Eric Walter Mountjoy
Eric Walter Mountjoy was uniquely proficient in both the microscopic world of carbonate sedimentology and the grand scale of mountain-building tectonics. Born in Calgary and raised at the doorstep of the Rockies, he earned his B.A.Sc. at UBC (1955) and PhD at the University of Toronto (1960) on the stratigraphy and structure of the Mount Robson area; work that won the CSPG Best PhD Thesis Award and laid the foundation for his dual expertise.
Upper Devonian reefs. Mountjoy revolutionised understanding of the reef complexes of the Canadian Rockies. At the Miette and Ancient Wall complexes in Jasper National Park, he demonstrated that reefs were dynamic systems controlled by episodic sea-level change. He proved early submarine cementation (the “hard-rock” model) made reefs rigid rather than loose debris piles, and pioneered the “reciprocal model”; reef growth during highstands, basinal muds during lowstands. His surface mapping provided the oil and gas industry with the gold-standard analogue for Leduc-age reservoirs in the Alberta Basin subsurface.

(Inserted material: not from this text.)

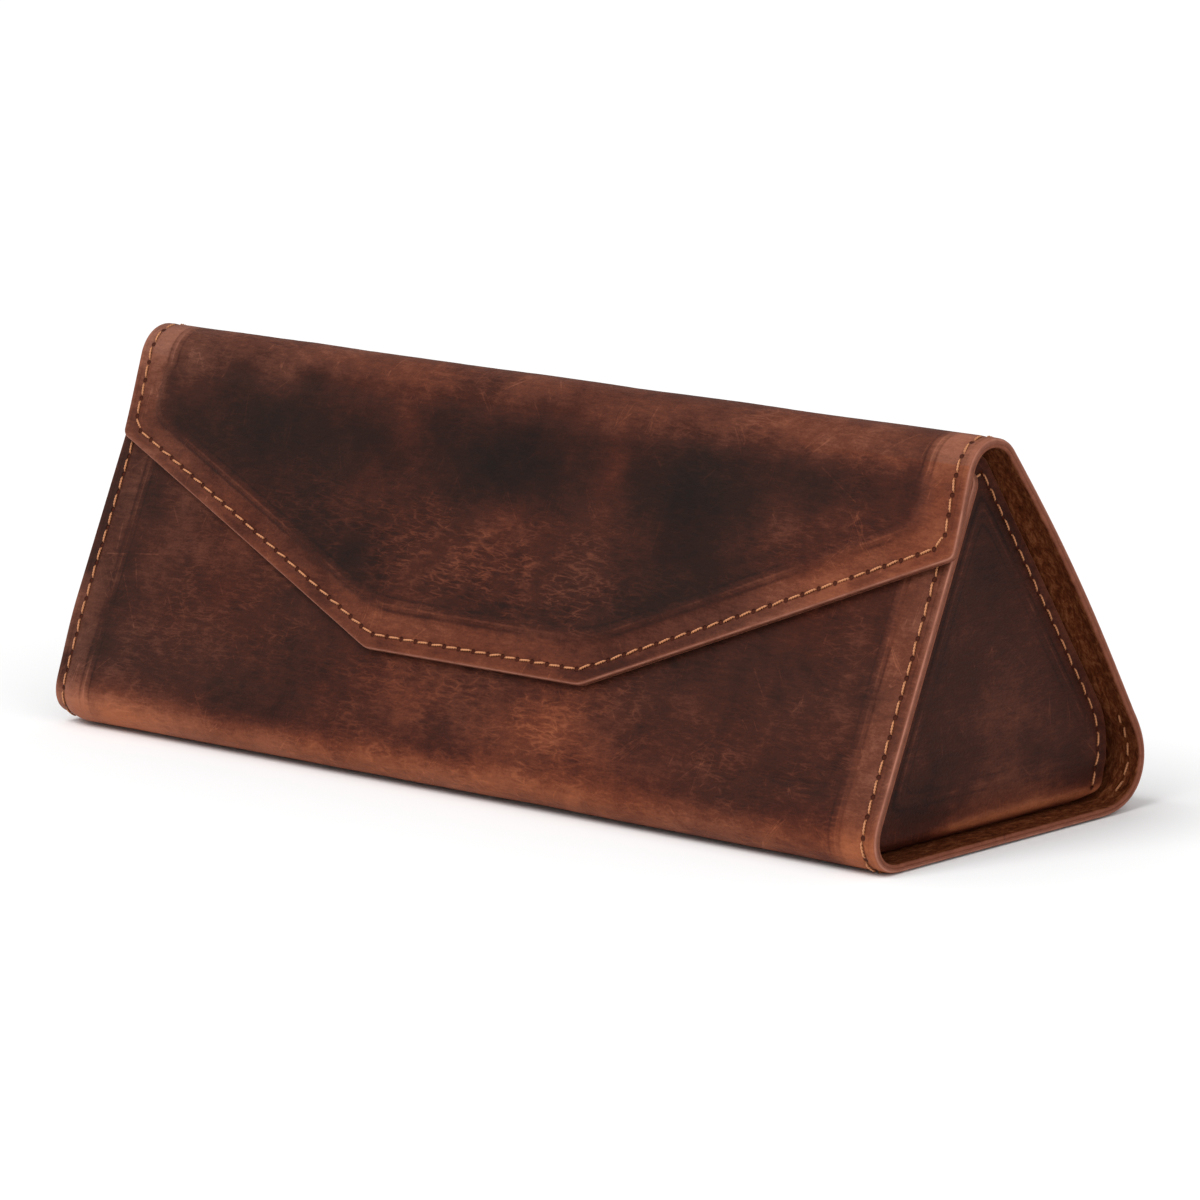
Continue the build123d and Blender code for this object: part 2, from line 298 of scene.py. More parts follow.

Operation Bow-Athabasca (1965–1966). With Raymond A. Price, Mountjoy co-led the GSC’s helicopter-supported regional mapping project between Banff National Park and Jasper. Their classic cross-sections depicted the Rockies as a thin-skinned fold-and-thrust belt; layers peeled off the basement and stacked like shingles. The Bow-Athabasca transect showed that the Main Ranges around Lake Louise and the Continental Divide were laterally transported, not simply vertical uplifts. Mountjoy’s maps of the Mount Robson area remain the definitive structural interpretation. His ability to visualise 3D structures in high-relief alpine terrain was legendary; modern GPS has confirmed the accuracy of his hand-drawn 1:50,000 lines.
McGill and legacy. Mountjoy joined McGill in 1963 and served for over 45 years, holding the Logan Professorship (1993–1998). He directed more than 50 Master’s and Doctoral students; many became industry executives or professors. He bridged academic sedimentology and practical structural mapping, maintaining deep collaboration with the GSC. The Mountjoy–Price transect remains the baseline against which all new Cordilleran research is measured; for landslide assessment, petroleum exploration, or tectonic studies.